9. Old Town of Regensburg and Stadtamhof
Situated in south-east Germany, at the confluence of the Danube, Naab and Regen River, Regensburg is the town of emperors and kings. It offers impressive perspectives of around 2,000 years of history, meaning it’s definitely a place for you history buffs to stop off at! The centre has over 1,500 listed buildings; of these, 984 form the ‘Old Town with Stadtamhof’ ensemble, which became a UNESCO World Heritage site in 2006. Regensburg Cathedral is definitely a place that shouldn’t be missed – it’s the only example of French Gothic cathedral architecture east of the Rhine and has a wealth of medieval stained glass that is unparalleled in Germany.
10. Wilhelmshöhe Park
And last, but by no means least, in the north Hessen city of Kassel, is baroque Wilhelmshöhe Park. The park comprises an area of about 2.4 square kilometres, stretching up to the Karlsberg mountain with the Hercules monument on the summit at 526.2 metres. Designed in the style of an English landscape garden, it is Europe’s largest hillside park.

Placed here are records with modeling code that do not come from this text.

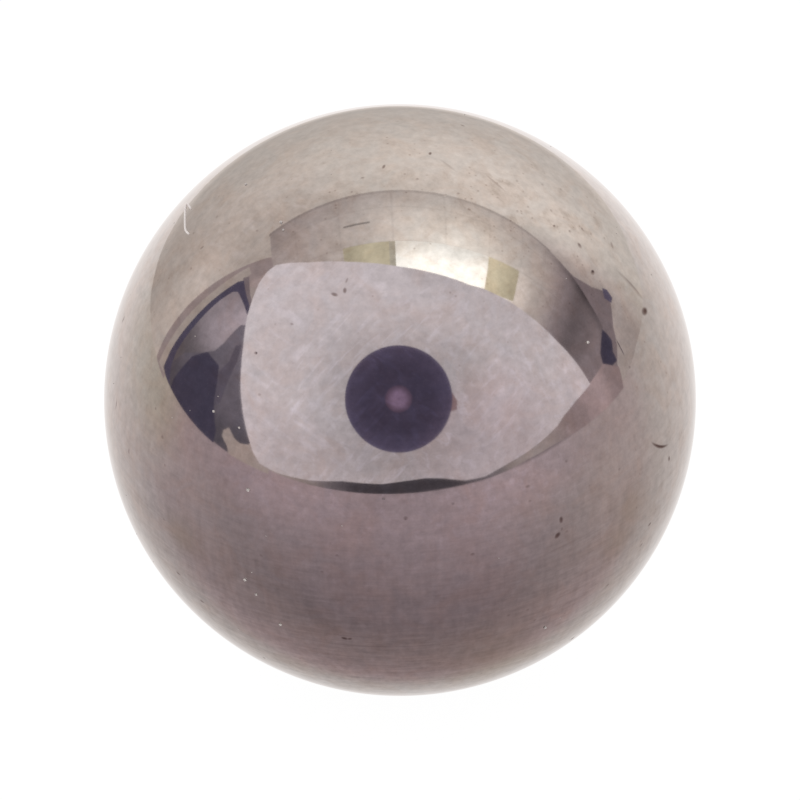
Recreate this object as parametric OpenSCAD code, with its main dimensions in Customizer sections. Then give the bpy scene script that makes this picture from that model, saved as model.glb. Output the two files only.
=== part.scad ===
// Loose steel ball of the kind used in bearings, valves and detents.
// It is cold headed from wire, ground and lapped into one solid, with no bore,
// flat or seam, so a single true sphere is the whole part. The origin is the
// ball's centre, the point that every gauge, race and seat locates it by.

/* [Ball] */
// Diameter across the ball, 3/4 inch
ball_d = 19.05; // [1:0.05:100]

/* [Hidden] */
// Facets round the ball where it is drawn as a mesh
ball_facets = 160;

module ball() {
    color([0.71, 0.68, 0.66])
        sphere(d = ball_d, $fn = ball_facets);
}

ball();
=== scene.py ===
import bmesh
import bpy
import numpy as np
from mathutils import Matrix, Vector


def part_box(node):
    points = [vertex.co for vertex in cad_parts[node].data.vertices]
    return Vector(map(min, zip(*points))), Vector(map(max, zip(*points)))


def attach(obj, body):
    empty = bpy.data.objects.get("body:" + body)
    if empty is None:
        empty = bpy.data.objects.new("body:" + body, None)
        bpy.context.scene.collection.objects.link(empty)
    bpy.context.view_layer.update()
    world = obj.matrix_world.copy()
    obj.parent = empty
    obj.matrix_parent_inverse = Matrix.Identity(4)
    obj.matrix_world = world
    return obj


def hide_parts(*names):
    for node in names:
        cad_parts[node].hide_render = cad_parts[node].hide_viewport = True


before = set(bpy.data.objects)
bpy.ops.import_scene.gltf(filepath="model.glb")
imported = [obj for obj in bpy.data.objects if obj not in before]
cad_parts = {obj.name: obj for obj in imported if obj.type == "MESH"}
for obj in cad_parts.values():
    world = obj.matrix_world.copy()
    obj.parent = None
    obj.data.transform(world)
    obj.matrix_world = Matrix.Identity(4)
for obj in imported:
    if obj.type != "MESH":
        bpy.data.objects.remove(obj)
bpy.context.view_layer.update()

# --------------------------------
# The ball: through-hardened chrome steel, cold headed from wire, ground and then lapped between
# plates until it mirrors. It is one solid, with no seam or bore. Use and damp have left it with
# corrosion pits, a nick, hairline scratches and a thin brownish film.
# --------------------------------
MM = 0.001
ball_low, ball_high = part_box("ball")
BALL_R = (ball_high.z - ball_low.z) / 2
FACE_CUTS = 80
REFINE_PASSES = 3
REFINE_REACH = 1.4
REFINE_MARGIN = 0.10 * MM

# Pits and nicks that stand out. Each row: longitude from the front towards +X and latitude, in
# degrees; half length, half width and depth in mm; the long axis, in degrees up from the line of
# latitude; bend, in mm off the axis for each mm along it squared; and how full of rust it is.
MARKS = [
    (70.3, 30.6, 0.17, 0.10, 0.012, -12, 0, 0.95),
    (63, 44, 0.09, 0.06, 0.008, 10, 0, 0.75),
    (67, 49, 0.09, 0.06, 0.006, 60, 0, 0.55),
    (74, 50, 0.06, 0.04, 0.005, 60, 0, 0.40),
    (66, 55, 0.05, 0.04, 0.005, 0, 0, 0.50),
    (78, 43, 0.12, 0.05, 0.005, 30, 0, 0.40),
    (69, 52, 0.05, 0.04, 0.004, 0, 0, 0.35),
    (42, 68, 0.045, 0.04, 0.006, 70, 0, 0.50),
    (78, 82, 0.07, 0.04, 0.007, 0, 0, 0.80),
    (130, 71, 0.07, 0.05, 0.006, 0, 0, 0.55),
    (-9, 84, 0.09, 0.04, 0.006, 80, 0, 0.65),
    (37, 73, 0.05, 0.04, 0.004, 0, 0, 0.30),
    (-30, 80, 0.06, 0.04, 0.004, 40, 0, 0.30),
    (28, 79, 0.05, 0.04, 0.004, 0, 0, 0.30),
    (-19, 54, 0.10, 0.05, 0.006, 170, 0, 0.65),
    (-16, 55, 0.08, 0.05, 0.006, 100, 0, 0.65),
    (-16, 57, 0.08, 0.03, 0.004, 80, 0, 0.35),
    (30, 6, 0.10, 0.055, 0.008, 90, 0, 0.75),
    (30, 4, 0.05, 0.03, 0.004, 70, 0, 0.35),
    (29, 3, 0.10, 0.07, 0.009, 40, 0, 0.80),
    (0, 13, 0.06, 0.06, 0.005, 0, 0, 0.40),
    (-13, -16, 0.09, 0.055, 0.008, 160, 0, 0.75),
    (-12, -16, 0.07, 0.045, 0.007, 30, 0, 0.65),
    (54, -8, 0.08, 0.05, 0.006, 0, 0, 0.60),
    (52, -12, 0.08, 0.05, 0.005, 20, 0, 0.40),
    (41, -35, 0.12, 0.07, 0.008, 80, 0, 0.80),
    (-51, -13, 0.09, 0.05, 0.006, 0, 0, 0.55),
    (-46, -18, 0.08, 0.06, 0.006, 0, 0, 0.60),
    (-36, -33, 0.10, 0.05, 0.005, 60, 0, 0.50),
    (-13, 5, 0.05, 0.04, 0.004, 0, 0, 0.30),
    (12, 4, 0.06, 0.05, 0.004, 0, 0, 0.35),
    (24, 15, 0.06, 0.04, 0.004, 0, 0, 0.30),
    (43, -17, 0.07, 0.05, 0.005, 0, 0, 0.40),
    (61, 3, 0.08, 0.05, 0.006, 90, 0, 0.85),
    (-65, 8, 0.09, 0.05, 0.005, 90, 0, 0.40),
    (-86, 25, 0.12, 0.06, 0.006, 90, 0, 0.55),
    (-74, 13, 0.16, 0.04, 0.005, 100, 1.5, 0.50),
    (-74, 50, 0.07, 0.04, 0.005, 80, 0, 0.40),
    (-71, 46, 0.05, 0.04, 0.004, 0, 0, 0.30),
    (-54, 17, 0.06, 0.05, 0.004, 0, 0, 0.30),
    (-36, 40, 0.05, 0.04, 0.005, 0, 0, 0.55),
    (-29, 47, 0.05, 0.03, 0.004, 0, 0, 0.40),
    (58, 7.6, 0.46, 0.045, 0.010, -35, 0.3, 1.00),
    (72, 36, 0.55, 0.075, 0.004, 98, 0, 0.30),
    (66, 78, 0.33, 0.040, 0.003, 66, 0, 0.20),
    (69, 68.5, 0.36, 0.040, 0.003, 68, 0, 0.30),
    (56, 30, 0.33, 0.035, 0.003, 90, 0, 0.15),
    (30, 0, 1.00, 0.045, 0.002, 5, -0.02, 0.10),
    (-4, -18, 3.20, 0.040, 0.002, 0, -0.02, 0.10),
    (-9, -15, 2.00, 0.035, 0.002, 0, -0.02, 0.06),
]
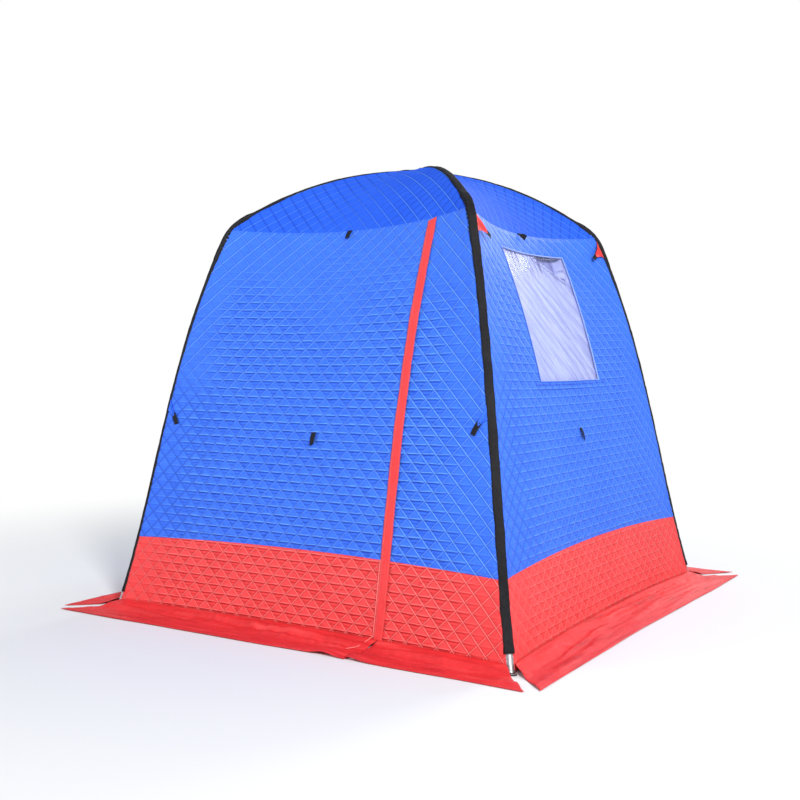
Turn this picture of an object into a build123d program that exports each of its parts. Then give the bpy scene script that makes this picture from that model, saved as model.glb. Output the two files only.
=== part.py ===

Together with Wilhelmshöhe Palace, it combines culture, nature and landscape architecture in perfect harmony. Whilst walking around the picturesque grounds, you can take in the amazing fountains and waterfalls along with the fabulous views of Kassel.
So there you have it, our list of places to visit off the tourist track in Germany. Have you been to any of them? Which will you be adding to your bucket list?